Now retired, Steve spends his time building stuff, writing books and screenplays, volunteering, dabbling in art and developing new ideas to benefit the less fortunate.
Like others with an eclectic life, he’s written a book. The first edition is free to read on the Web.
Excerpt from the Second Edition:
“I have found it. I will not tell you how, as you would not believe me. Just know that I have. The answers. To why and where we are, and where we go; where we are from and our purpose. This discovery took a lifetime, but the knowledge was always there and is within us all. It’s alarmingly simple when you realize that these truths are inherited since the dawn of mankind and continue to evolve if we simply explore our consciousness and the depths obtainable. But this collective consciousness is not exclusive to human beings. It is the very fabric of the Universe.
The consciousness of light is half of the Universe. It is what we are able to see and touch, if even with electromagnetic hands. By some, it may be called the consciousness of Good. But just as surely as there is dark matter in the Universe, there is dark consciousness. That darkness permeates those that choose to allow it. For without the dark, there is no light.
What we perceive as floating balls of light, anomalies, celestial messengers and other phenomena, is the accomplished consciousness from millions of years of evolution throughout the Universe. We have trained our hands, our bodies, our minds and our pets. But we are a young species; a million years old. Imagine humanity in three million years and you may understand what is possible and has been occurring for millennia elsewhere. As human beings advance, we will learn to effectively manipulate and control our consciousness in ways unimaginable in this time. And when our material avatars are no longer useful, that energy is transferred to the Universe in pursuit of a new host. And in those hosts, the ability to manifest this consciousness into concentrated entities is the result.

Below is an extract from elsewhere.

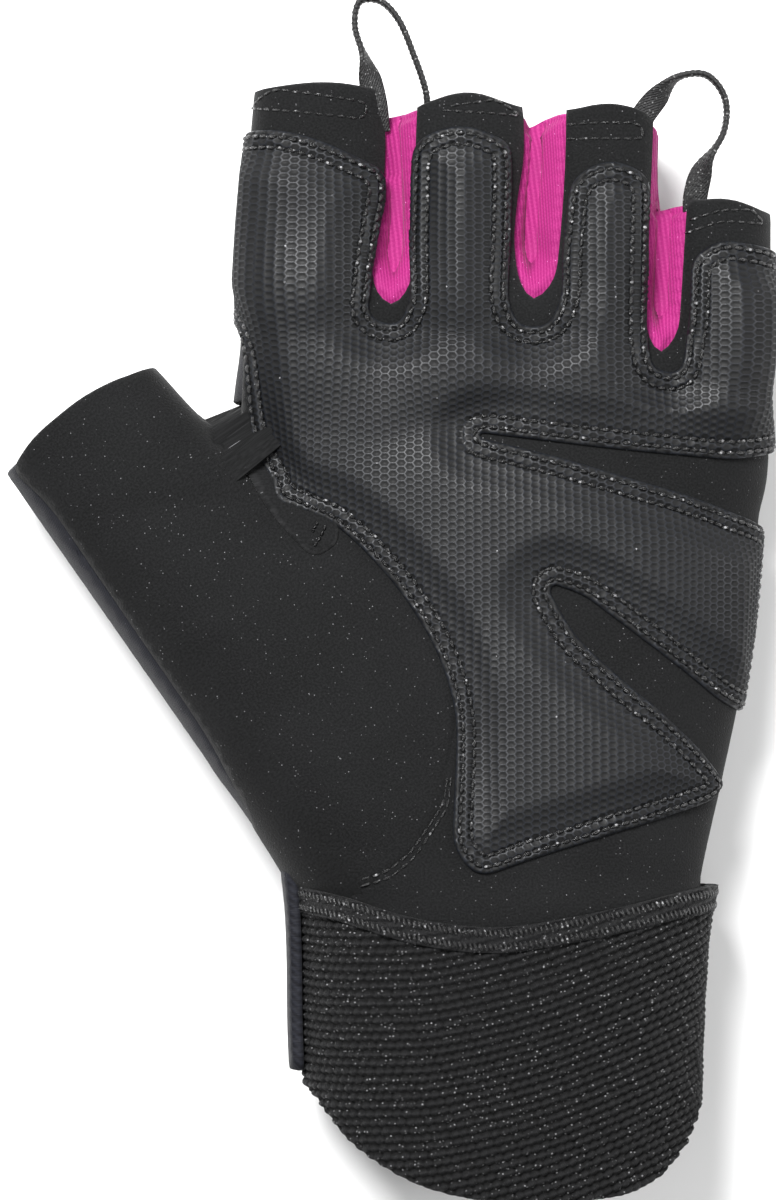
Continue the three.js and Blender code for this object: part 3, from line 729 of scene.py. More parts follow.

From this planet, even with the most powerful visual aids, we can only see five percent of our Universe. The vast remainder continues to expand outward from the initial creation of the stars. As the light from those billions of orbs has not reached us, the night sky is darkness pierced by points of light. If we could see all of our Universe, the night would be an abundance of light, dominating the darkness.
For now, we must be content with receiving restricted truths from the stars. We are not ready or capable of utilizing this specific knowledge effectively, and therefore not allowed to take a larger role in our galactic history, until we harness this consciousness.”